On peut supposer également que la croyance de base des Sons of Freedom dans l’interdiction de tuer un autre humain ait pu jouer même s’ils n’hésitaient par, par ailleurs, à se livrer à des actes de violence tels que des incendies et des attentats à la bombe qui auraient pu être meurtriers.

Par contre, les dommages matériels et financiers causés par les Sons of Freedom, se sont révélés plutôt importants : les multiples destruction de maisons, centres, immeubles appartenant à la communauté des Doukhobors (ou aux Sons of Freedom eux-mêmes), et l’atteinte aux biens publics (chemins de fer, gaz, électricité, écoles incendiées) entraînèrent des coûts élevés en terme de remplacement des biens touchés et de désorganisation partielle des services publics.

. Conclusion et résumé de la partie sur les cibles et les tactiques

Une partie des actes commis par les Sons of Freedom peuvent être apparentés à des actes de terrorisme.
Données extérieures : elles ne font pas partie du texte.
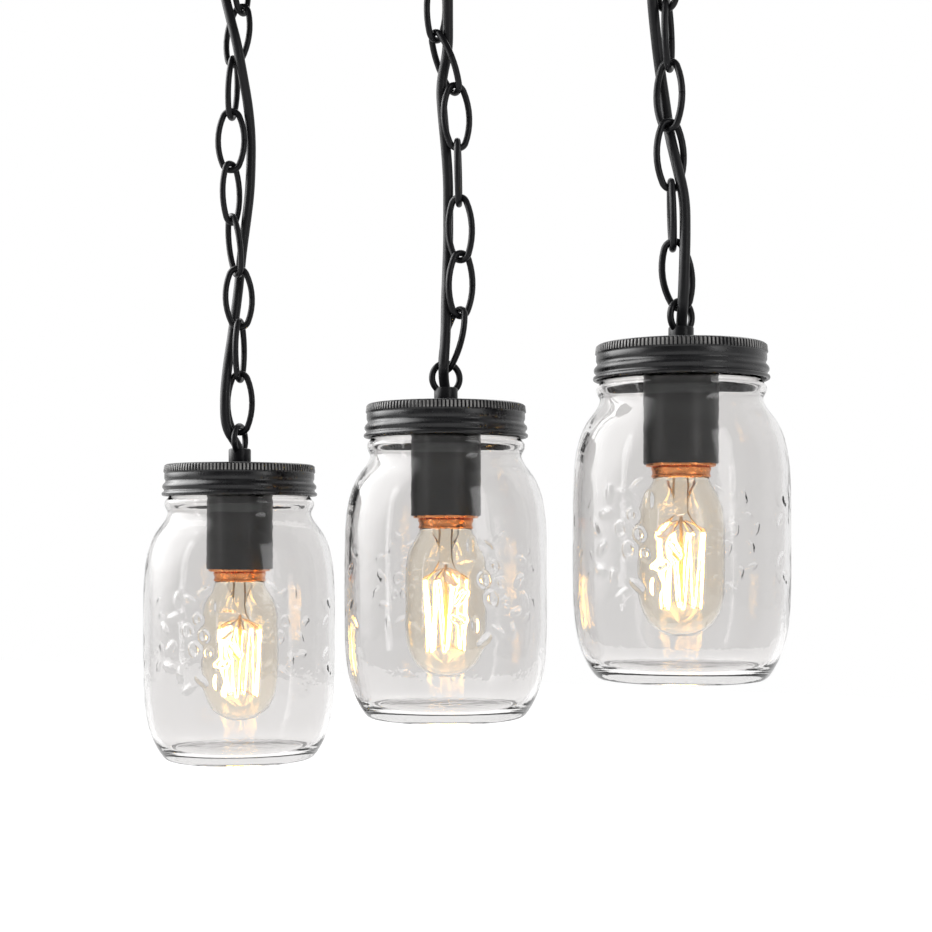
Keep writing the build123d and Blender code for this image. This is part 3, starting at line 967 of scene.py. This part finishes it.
lamp = {
    "sides": 48,
    "smoothing": 1,
    "inside": [
        (2, -125.2), (7, -124.4), (12.2, -121.4), (16.2, -116), (18.0, -109.5), (18.4, -102), (18.4, -92),
        (18.4, -80), (18.2, -73), (16.8, -68), (14.4, -63.5), (12.2, -60.2), (11.6, -58.4), (11.5, -57.5),
    ],
    "outside": [
        (12.2, -57.5), (12.3, -58.4), (12.9, -60.2), (15.1, -63.5), (17.5, -68), (18.8, -73), (19.0, -80),
        (19.0, -92), (19.0, -102), (18.6, -109.5), (16.8, -116.4), (12.7, -122), (7.3, -125.1), (2, -126),
    ],
    "contact": [(2, -33), (4.6, -33.1), (5, -33.6), (5.4, -34.4), (9.5, -36.4), (11.6, -37.4)],
    "capRadius": 12.9,
    "capBottom": -57.5,
    "capSkirt": [(0.5, -56.0), (0.2, -56.5), (0.1, -56.6), (0.2, -57.3), (0.6, -57.5), (1.9, -57.5)],
    "threadPitch": 3.6,
    "threadTurn": [(0.45, 0), (0.1, 0.7), (0, 1.2), (0.1, 1.7), (0.45, 2.6)],
    "mount": [
        (6.0, -57.5), (6.2, -60), (5.0, -62.5), (3.4, -66), (2.9, -69), (3.2, -71), (3.0, -73), (1.6, -73.5),
    ],
    "cageTop": {"radius": 10.3, "height": -82.2},
    "cageBottom": {"radius": 8.6, "height": -113.6},
    "cageLegs": 8,
    "bendHalfWidth": 0.9,
    "wire": 0.42,
    "supportTop": -70.0,
    "supportWire": 0.25,
    "rodRadius": 0.8,
    "lead": [(2.2, -57), (2.4, -66), (3.4, -75), (9.6, -81)],
    "leadRadius": 0.35,
}


def buildLamps():
    glass = turnedForm("lampPattern", lamp["inside"] + lamp["outside"], lamp["sides"])
    applyModifier(glass, "SUBSURF", levels=lamp["smoothing"], render_levels=lamp["smoothing"])
    smooth(glass, 180)
    hangCopies(glass, "LampGlass", "bulb", "lampGlass", "bulb_glass", "bulb_glass")
    radius = lamp["capRadius"]
    thread = threadRings(radius, -38.0, lamp["capBottom"] + 5, lamp["threadPitch"], lamp["threadTurn"])
    rings = lamp["contact"] + thread + [(radius - inwards, height) for inwards, height in lamp["capSkirt"]]
    cap = turnedForm("capPattern", rings, 60)
    smooth(cap)
    hangCopies(cap, "LampCap", "bulb", "copperBrass", "brass", "bulb_cap")
    mount = turnedForm("mountPattern", lamp["mount"], 32)
    smooth(mount, 60)
    hangCopies(mount, "LampMount", "bulb", "lampGlass", "bulb_glass", "bulb_mount")
    buildFilaments()


def wireAlong(name, points, radius):
    # A fine round wire along points in millimetres, as a mesh
    pickPiece(wireCurve(name, [(x / 1000, y / 1000, z / 1000) for x, y, z in points], radius, 2, 5))
    bpy.ops.object.convert(target="MESH")
    return bpy.context.object


def aroundLamp(radius, turn, height):
    return (radius * cos(turn), radius * sin(turn), height)


def buildFilaments():
    # The filament runs down and up round the cage, over hooks at the top and the bottom
    top = lamp["cageTop"]
    bottom = lamp["cageBottom"]
    step = 2 * pi / lamp["cageLegs"]
    points = []
    for leg in range(lamp["cageLegs"]):
        for end, turn, sign in ((top, leg * step, 1), (bottom, (leg + 0.5) * step, -1)):
            bend = lamp["bendHalfWidth"] / end["radius"]
            for share in (-1, 0, 1):
                lift = sign * (0.8 if share == 0 else 0)
                points.append(aroundLamp(end["radius"], turn + share * bend, end["height"] + lift))
    cage = wireAlong("cagePattern", points[:-3], lamp["wire"])
    hangCopies(cage, "Filament", "bulb", "glowingWire", "glowing_wire", "bulb_filament")
    # Stiff wires hold its hooks, from a glass bead on the mount
    supports = []
    for leg in range(lamp["cageLegs"]):
        turn = leg * step
        supports.append(wireAlong(f"hook{leg}", [
            aroundLamp(1.6, turn, lamp["supportTop"] - 6), aroundLamp(5, turn, lamp["supportTop"] - 7),
            aroundLamp(top["radius"] - 0.4, turn, top["height"] + 2.5),
            aroundLamp(top["radius"] + 0.7, turn, top["height"] + 1.6),
        ], lamp["supportWire"]))
        if leg % 2 == 0:
            lower = turn + step / 2
            supports.append(wireAlong(f"foot{leg}", [
                aroundLamp(1.0, lower, bottom["height"] + 3), aroundLamp(4, lower, bottom["height"] + 1.2),
                aroundLamp(bottom["radius"] - 0.4, lower, bottom["height"] - 1.2),
                aroundLamp(bottom["radius"] + 0.6, lower, bottom["height"] - 0.6),
            ], lamp["supportWire"]))
    rod = [(0, 0, lamp["supportTop"] - 4), (0, 0, -90), (0, 0, bottom["height"] + 2.4)]
    supports.append(wireAlong("centreRod", rod, lamp["rodRadius"]))
    for side in (-1, 1):
        lead = [(side * across, 0, height) for across, height in lamp["lead"]]
        supports.append(wireAlong("leadWire", lead, lamp["leadRadius"]))
    frameWires = joinPieces("supportPattern", supports)
    smooth(frameWires)
    hangCopies(frameWires, "LampSupports", "bulb", "supportWire", "glowing_wire")


buildLamps()
print("lamps ready")


# Canopy and the fittings inside it

canopy = {
    "length": 330.0,
    "width": 90.0,
    "depth": 26.0,
    "corner": 12.0,
    "bottomRound": 3.0,
    "sheet": 1.2,
    "rowSpacing": 113.6,
    "loopHole": 4.9,
    "studHole": 2.05,
    "bracketLength": 220.0,
    "bracketWidth": 24.0,
    "bracketSheet": 1.5,
    "bracketCorner": 4.0,
    "wireHolePlace": 20.0,
    "wireHole": 6.0,
    "slotSpacing": 88.9,
    "slotLength": 16.0,
    "slotWidth": 4.8,
    "studRadius": 2.0,
    "studLength": 33.0,
    "threadPitch": 0.7,
    "threadTurn": [(0, 0.1), (0.3, 0.3), (0.3, 0.4), (0, 0.6)],
    "capNutFlats": 8.0,
    "capNutHexagon": 4.6,
    "capNutDome": [(0, -30.4), (0, -30.9), (0.35, -31.9), (1.1, -32.9), (2.2, -33.6), (3.3, -34.0)],
    "nutFlats": 14.0,
    "nutHeight": 4.0,
    "nutBore": 4.9,
}
studPlaces = [side * canopy["rowSpacing"] for side in (-0.5, 0.5)]

terminal = {
    "place": -85.0,
    "size": (34.0, 18.0, 12.0),
    "poles": (-10.0, 0.0, 10.0),
    "pocket": (5.0, 7.0, 6.0),
    "pocketOut": 6.5,
    "groove": (0.8, 20.0, 2.4),
    "screwOut": 4.6,
    "screwHole": (1.9, 3.0),
    "screw": (1.75, 1.6),
    "screwSunk": 1.2,
    "slot": (0.6, 4, 1.2),
    "slotSunk": 0.4,
}

earth = {
    "place": 80.0,
    "radius": 4.5,
    "height": 3.5,
    "washer": 0.7,
    "slot": (0.9, 12, 1.6),
    "slotSunk": 0.2,
}


def block(name, size, place):
    # A cube of this size in millimetres, centred at the place
    bpy.ops.mesh.primitive_cube_add(size=1, location=[along / 1000 for along in place])
    piece = bpy.context.object
    piece.name = name
    piece.scale = [along / 1000 for along in size]
    bpy.ops.object.transform_apply(location=True, scale=True)
    return piece


def drill(radius, place, height, sides=32):
    bpy.ops.mesh.primitive_cylinder_add(
        vertices=sides, radius=radius / 1000, depth=height / 1000, location=[along / 1000 for along in place],
    )
    bpy.ops.object.transform_apply(location=True)
    return bpy.context.object


def cutAway(piece, cutters):
    tool = joinPieces("cutter", cutters)
    applyModifier(piece, "BOOLEAN", operation="DIFFERENCE", solver="EXACT", use_self=True, object=tool)
    dropPattern(tool)


def pickEdges(piece, wanted):
    # Selects the edges whose two ends pass the test
    pickVertices(piece, lambda place: False)
    bpy.ops.mesh.select_mode(type="EDGE")
    leaveEdit()
    places = [vertex.co.copy() for vertex in piece.data.vertices]
    for edge in piece.data.edges:
        edge.select = wanted(places[edge.vertices[0]], places[edge.vertices[1]])
    bpy.ops.object.mode_set(mode="EDIT")


def finishFlats(name, parts, finish, slot, node):
    # Joins the parts of a canopy piece and shades its flat faces evenly
    piece = joinPieces(name, parts)
    smoothFlats(piece)
    finishPiece(piece, finish, "canopy", slot, node)


def buildCanopyCover():
    cover = block("canopyCover", (canopy["length"], canopy["width"], canopy["depth"]), (0, 0, -canopy["depth"] / 2))
    pickEdges(cover, lambda start, end: abs(start.z - end.z) > 0.01)
    bpy.ops.mesh.bevel(offset=canopy["corner"] / 1000, segments=10, affect="EDGES")
    leaveEdit()
    pickFaces(cover, lambda place, normal: normal.z > 0.9)
    bpy.ops.mesh.delete(type="FACE")
    leaveEdit()
    underside = -canopy["depth"] / 1000 + 0.0001
    pickEdges(cover, lambda start, end: start.z < underside and end.z < underside)
    bpy.ops.mesh.bevel(offset=canopy["bottomRound"] / 1000, segments=6, affect="EDGES")
    leaveEdit()
    applyModifier(cover, "SOLIDIFY", thickness=canopy["sheet"] / 1000, offset=-1, use_even_offset=True)
    holes = [drill(canopy["loopHole"], (spot["x"] * 1000, 0, -canopy["depth"]), 8) for spot in pendants.values()]
    holes += [drill(canopy["studHole"], (place, 0, -canopy["depth"]), 8) for place in studPlaces]
    cutAway(cover, holes)
    roundEdges(cover, 0.0003)
    finishFlats("canopyCover", [cover], "canopyEnamel", "black_enamel", "canopy_cover")


def buildBracket():
    thick = canopy["bracketSheet"]
    bracket = block("mountingBracket", (canopy["bracketLength"], canopy["bracketWidth"], thick), (0, 0, -thick / 2))
    pickEdges(bracket, lambda start, end: abs(start.z - end.z) > 0.001)
    bpy.ops.mesh.bevel(offset=canopy["bracketCorner"] / 1000, segments=6, affect="EDGES")
    leaveEdit()
    holes = [drill(canopy["wireHole"], (canopy["wireHolePlace"], 0, 0), 8, 40)]
    holes += [drill(canopy["studHole"], (place, 0, 0), 8) for place in studPlaces]
    for side in (-0.5, 0.5):
        middle = side * canopy["slotSpacing"]
        run = canopy["slotLength"] - canopy["slotWidth"]
        slot = drill(canopy["slotWidth"] / 2, (middle, 0, 0), 8)
        for end in (-1, 1):
            pickVertices(slot, lambda place: (place.x - middle / 1000) * end > 0.0002)
            bpy.ops.transform.translate(value=(end * run / 2000, 0, 0))
            leaveEdit()
        holes.append(slot)
    cutAway(bracket, holes)
    roundEdges(bracket, 0.00025)
    finishFlats("mountingBracket", [bracket], "zincSteel", "zinc_steel", "mounting_bracket")


def buildStuds():
    radius = canopy["studRadius"]
    studs = []
    end = -canopy["studLength"]
    thread = threadRings(radius, -0.4, end + 1.2, canopy["threadPitch"], canopy["threadTurn"])
    rings = [(radius - 0.35, 0), (radius, -0.35), *thread, (radius, end + 0.4), (radius - 0.4, end)]
    for place in studPlaces:
        stud = turnedForm("stud", rings, 20)
        settle(stud, Matrix.Translation((place / 1000, 0, 0)))
        studs.append(stud)
    studs = joinPieces("bracketStuds", studs)
    smooth(studs)
    finishPiece(studs, "zincSteel", "canopy", "zinc_steel", "bracket_studs")


def hexNut(name, flats, height, bore, top):
    # A hexagon with rounded edges and a round bore, its upper face at this height
    nut = drill(flats / 3 ** 0.5, (0, 0, top - height / 2), height, 6)
    nut.name = name
    if bore:
        cutAway(nut, [drill(bore, (0, 0, top - height / 2), height + 4, 40)])
    roundEdges(nut, 0.0004, segments=3)
    return nut


def buildCapNuts():
    radius = canopy["capNutFlats"] / 2 - 0.2
    nuts = []
    rings = [(radius - inwards, height) for inwards, height in canopy["capNutDome"]]
    for place in studPlaces:
        hexagon = hexNut("capNutHexagon", canopy["capNutFlats"], canopy["capNutHexagon"], 0, -canopy["depth"])
        nut = joinPieces("capNut", [hexagon, turnedForm("capNutDome", rings, 36)])
        settle(nut, Matrix.Translation((place / 1000, 0, 0)))
        nuts.append(nut)
    finishFlats("capNuts", nuts, "canopyEnamel", "black_enamel", "cap_nuts")


def buildLoopNuts():
    lidNut = hexNut("loopNut", canopy["nutFlats"], canopy["nutHeight"], canopy["nutBore"], -1.2)
    smoothFlats(lidNut)
    hangCopies(lidNut, "LoopNut", "head", "zincSteel", "zinc_steel", "loop_nut")
    nuts = []
    for spot in pendants.values():
        top = -canopy["depth"] + canopy["sheet"] + canopy["nutHeight"]
        nut = hexNut("canopyNut", canopy["nutFlats"], canopy["nutHeight"], canopy["nutBore"], top)
        settle(nut, Matrix.Translation((spot["x"], 0, 0)))
        nuts.append(nut)
    finishFlats("canopyNuts", nuts, "zincSteel", "zinc_steel", "canopy_nuts")


def buildTerminalBlock():
    top = -canopy["bracketSheet"]
    middle = top - terminal["size"][2] / 2
    bottom = top - terminal["size"][2]
    body = block("terminalBlock", terminal["size"], (terminal["place"], 0, middle))
    poles = [terminal["place"] + pole for pole in terminal["poles"]]
    screwPlaces = [(pole, side * terminal["screwOut"]) for pole in poles for side in (-1, 1)]
    hole, depth = terminal["screwHole"]
    cutters = [drill(hole, (x, y, bottom), depth) for x, y in screwPlaces]
    for pole in poles:
        for side in (-1, 1):
            cutters.append(block("pocket", terminal["pocket"], (pole, side * terminal["pocketOut"], middle)))
    for before, after in zip(poles, poles[1:]):
        cutters.append(block("groove", terminal["groove"], ((before + after) / 2, 0, bottom)))
    cutAway(body, cutters)
    roundEdges(body, 0.0004)
    finishFlats("terminalBlock", [body], "whitePlastic", "white_plastic", "terminal_block")
    radius, height = terminal["screw"]
    screws = []
    for x, y in screwPlaces:
        screw = drill(radius, (x, y, bottom + terminal["screwSunk"]), height, 28)
        cutAway(screw, [block("slot", terminal["slot"], (x, y, bottom + terminal["slotSunk"]))])
        screws.append(screw)
    screws = joinPieces("terminalScrews", screws)
    smooth(screws)
    finishPiece(screws, "zincSteel", "canopy", "zinc_steel")


def buildEarthScrew():
    top = -canopy["bracketSheet"]
    thick = earth["washer"]
    tall = earth["height"] - thick
    head = drill(earth["radius"], (earth["place"], 0, top - thick - tall / 2), tall, 6)
    slotHeight = top - earth["height"] + earth["slotSunk"]
    cutAway(head, [block("slot", earth["slot"], (earth["place"], 0, slotHeight))])
    roundEdges(head, 0.0003)
    washer = drill(earth["radius"] - 0.1, (earth["place"], 0, top - thick / 2), thick, 40)
    roundEdges(washer, 0.0002)
    finishFlats("earthScrew", [head, washer], "copperBrass", "brass", "earth_screw")


buildCanopyCover()
buildBracket()
buildStuds()
buildCapNuts()
buildLoopNuts()
buildTerminalBlock()
buildEarthScrew()
print("canopy ready")

print("scene ready")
Nous mettons à part, bien entendu, les parades de nudité, et même la destruction de leurs propres biens par ces dissidents. Par contre, les atteintes faites aux possessions des autres Doukhobors et aux biens de service et d’équipement, toutes des cibles civiles, visaient à intimider les victimes, les autorités et le public mais aussi à donner une certaine publicité à leurs actes et à conférer un caractère symbolique et religieux à leur lutte. Ce furent des formes à la fois de réaction et d’agression. Il ne semble pas, au vu des actes répertoriés, qu’ils se soient attaqués directement aux forces de l’ordre. L’utilisation de moyens violents et qui pouvaient se révéler potentiellement meurtriers (même si telle n’était pas l’intention de leurs auteurs), comme les attentats à la bombe et les incendies qui ravageaient les édifices et les maisons (qui, dans un certain nombre de cas, entraînèrent des morts), montre que ces actes étaient destinés à soutenir et faire progresser leur cause sacrée mais également à impressionner le public et à faire reculer leurs adversaires. Il y a là un mélange de symbolisme religieux et de pragmatisme dans l’action, même si les objectifs recherchés pouvaient apparaître comme confus ou brouillés par moments.